Besonders interessant waren zur Zeit Karl Eugens auch die Beziehungen von Ludwigsburg zu Mannheim, dem benachbarten Musikzentrum von europäischem Rang. Der Mannheimer Hofkapellmeister Ignas Holzbauer war der Vorgänger Jommellis am Hof Karl Eugens; der Mannheimer Komponist und Musikdirektor Cannabich war in Italien Jommellis Schüler gewesen; der Mannheimer Johann Stamitz hatte von Karl Eugen eine Berufung an den württembergischen Hof erhalten, und Jommelli hatte sich 1753 um die Kapellmeisterstelle am Hofe Karl Theodors in Mannheim beworben - fast wäre die Musikgeschichte in umgekehrter Richtung verlaufen. Karl Eugen war sich der großen Bedeutung des schöpferischen Mannheimer Musiklebens wohl bewußt; umgekehrt wurden in Mannheim viele Werke Jommellis aufgeführt.
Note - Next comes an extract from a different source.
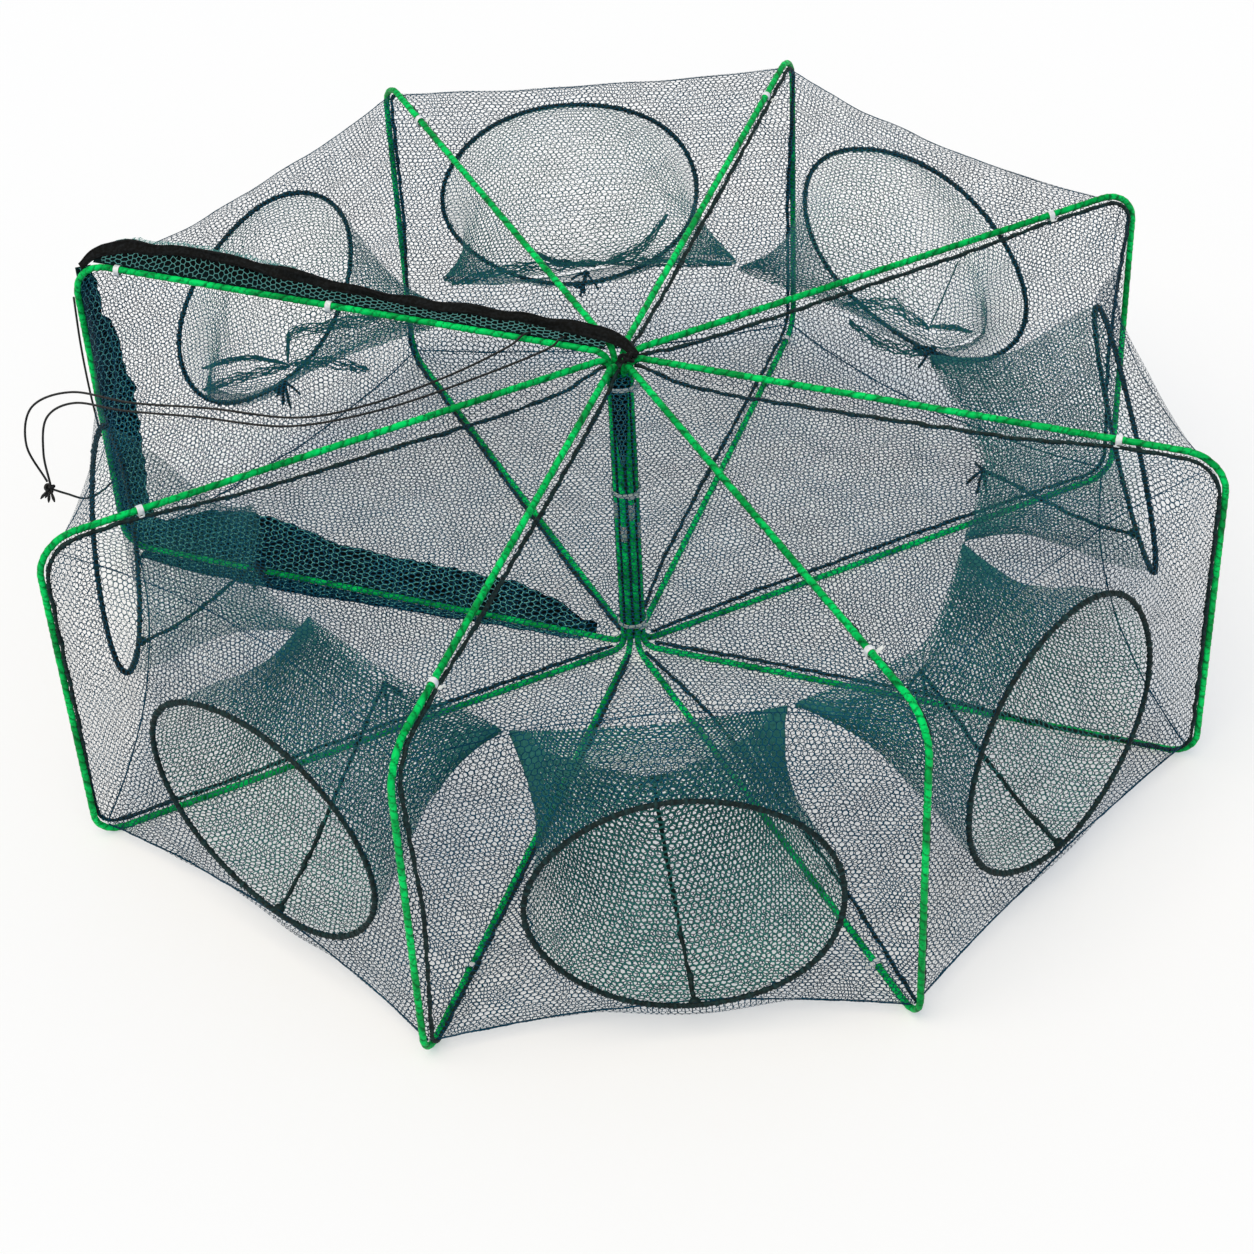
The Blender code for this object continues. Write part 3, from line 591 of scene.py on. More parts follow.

Mit dem Tode Karl Eugens erlosch das große Musik- und Theaterleben im Ludwigsburger Schloß; erst in der Gegenwart lassen die „Festlichen Sommerspiele Schloß Ludwigsburg" wieder etwas vom alten Glanz aufleuchten.
Prof. Wilhelm Krämer

Jean Georges Noverre - der Reformator des Tanzes
Zu den künstlerischen Vorständen des Württembergischen Hoftheaters unter Herzog Karl Eugen gehörte, gleichzeitig mit den Kapellmeistern Jommelli, Deller, Rudolf und dem damals hochberühmten Bühnenbildner Boquet, acht Jahre lang als Maître de ballet Jean Georges Noverre, der als Tänzer und Choreograph in seinem langen Leben höchsten Ruhm und tiefsten Hass bis zur Neige kostete und nach seinem Tode in völliger Vergessenheit als Erneuerer der Tanzkunst Unsterblichkeit gewann.
Noverre wurde am 27. April 1727 geboren. Der Ort seiner Geburt ist nicht zuverlässig überliefert. Schon mit 6 Jahren wurde Noverre in Paris Schüler Louis Dupré's, eines der berühmtesten Tänzer seiner Zeit, und debutierte sechzehnjährig am königlichen Hofe, der Uberlieferung nach mit nur mäßigem Erfolg. Bald darauf nahm er ein Engagement an den Hof des Prinzen Heinrichs von Preußen in Potsdam an, von wo er jedoch der Knauserigkeit seines fürstlichen Brotherrn wegen schon bald nach Paris zurückkehrte, nicht ohne die besondere Gunst König Friedrichs II. gefunden und den überschwenglichen Lobpreis Voltaire's geerntet zu haben, der Noverre als den von alters erwarteten Genius des Tanzes bezeichnete.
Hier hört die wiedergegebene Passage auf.